The resulting value represents the percentage of requests that were satisfied from the InnoDB buffer pool cache without requiring a physical disk read. While this ratio can give some insights, it must be taken with care:

• The numbers are given for all queries that have been executed since the latest start. There is no way to identify which specific queries are responsible for these numbers.
• A query that run only once in a while and fetches data from disk (hence being slow) is perfectly fine and should not be considered an issue. These numbers and this ratio completely obfuscate such queries.

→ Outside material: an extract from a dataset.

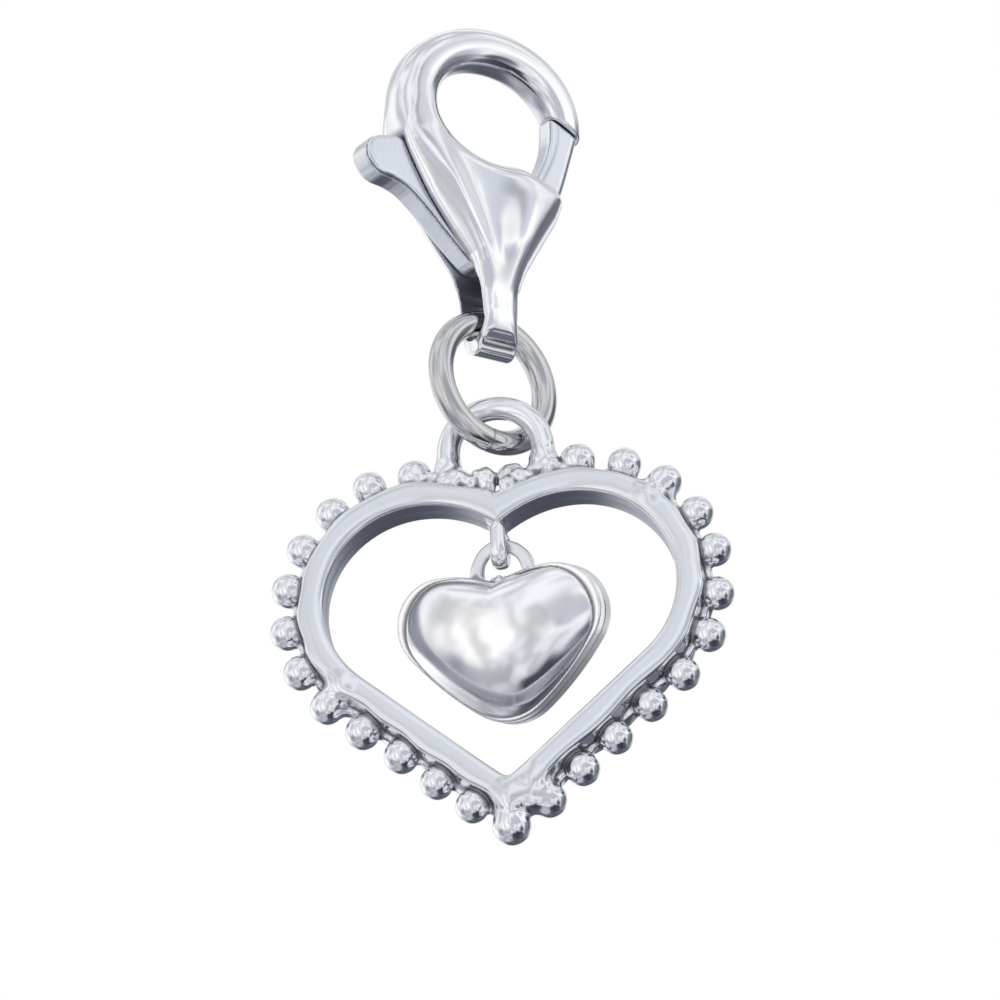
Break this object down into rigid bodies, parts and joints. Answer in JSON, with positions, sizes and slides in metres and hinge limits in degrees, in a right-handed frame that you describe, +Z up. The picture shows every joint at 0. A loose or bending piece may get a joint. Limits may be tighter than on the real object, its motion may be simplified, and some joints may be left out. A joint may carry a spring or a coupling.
{
  "type": "double heart charm",
  "caption": "Silver clip-on charm: a lobster clasp and jump ring carry an open heart edged with round grains, with a small puffed heart hanging inside it.",
  "frame": {"origin": "inside top of the clasp's hook, where a bracelet link or carrier sits", "axes": "+Z up along the line of pull; the outer heart's front faces -Y and its width runs along X"},
  "size_m": [0.0162, 0.0066, 0.0306],
  "materials": {
    "polished_silver": "polished silver",
    "brushed_silver": "silver with a fine brushed face"
  },
  "bodies": {
    "clasp": {"clasp_body": "polished_silver", "clasp_rivet": "polished_silver"},
    "lever": {"clasp_lever": "brushed_silver"},
    "ring": {"jump_ring": "polished_silver"},
    "heart": {"heart_frame": "polished_silver"},
    "drop": {"inner_heart": "polished_silver"}
  },
  "joints": [
    {"name": "lever_hinge", "type": "hinge", "parent": "clasp", "child": "lever", "pos_m": [0.00037, 0.00033, -0.0069], "axis": [0.6691, -0.7431, 0], "range_deg": [0, 20], "stiffness_Nm_per_rad": 0.0005, "springref_deg": -20.05},
    {"name": "ring_swing", "type": "hinge", "parent": "clasp", "child": "ring", "pos_m": [0, 0, -0.00974], "axis": [0.7071, 0.7071, 0], "range_deg": [-18, 18]},
    {"name": "heart_swing", "type": "hinge", "parent": "ring", "child": "heart", "pos_m": [0, 0, -0.01416], "axis": [0.7071, 0.7071, 0], "range_deg": [-18, 18]},
    {"name": "inner_heart_swing", "type": "hinge", "parent": "heart", "child": "drop", "pos_m": [0, 0.00002, -0.0181], "axis": [0.9781, -0.2079, 0], "range_deg": [-25, 25]}
  ]
}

Solving Performance Issues

Identifying the reasons for a slow query can involve various factors. There is no single answer to a performance issue. Here are the most common reasons why your MySQL® database might not be performing as well as you would want, along with some general steps to address them:

Inefficient Query

• Ensure your SQL queries are properly designed and optimized to retrieve only necessary data.
• Use the EXPLAIN keyword to see the query execution plan. Analyze it to find bottlenecks or missing indexes.

Lack of Indexes

• Ensure that the columns involved in your statement’s WHERE, JOIN, and ORDER BY clauses have appropriate indexes.
• Use the CREATE INDEX statement to create appropriate indexes on columns that are frequently used in search conditions.

Large Result Sets

• If your query returns a large number of rows, consider fetching only the necessary columns and limit the result set using the LIMIT clause.
• Implement pagination by using the LIMIT and OFFSET clauses to retrieve smaller chunks of data.

Insufficient Resources

• Check the metrics of your database and verify that your database is provisioned with enough CPU and memory to handle your workload.
• Monitor these metrics during query execution to identify potential resource bottlenecks.

Use Connection Pooling

• Implement connection pooling to reuse database connections, reducing the overhead of establishing a new connection for each query.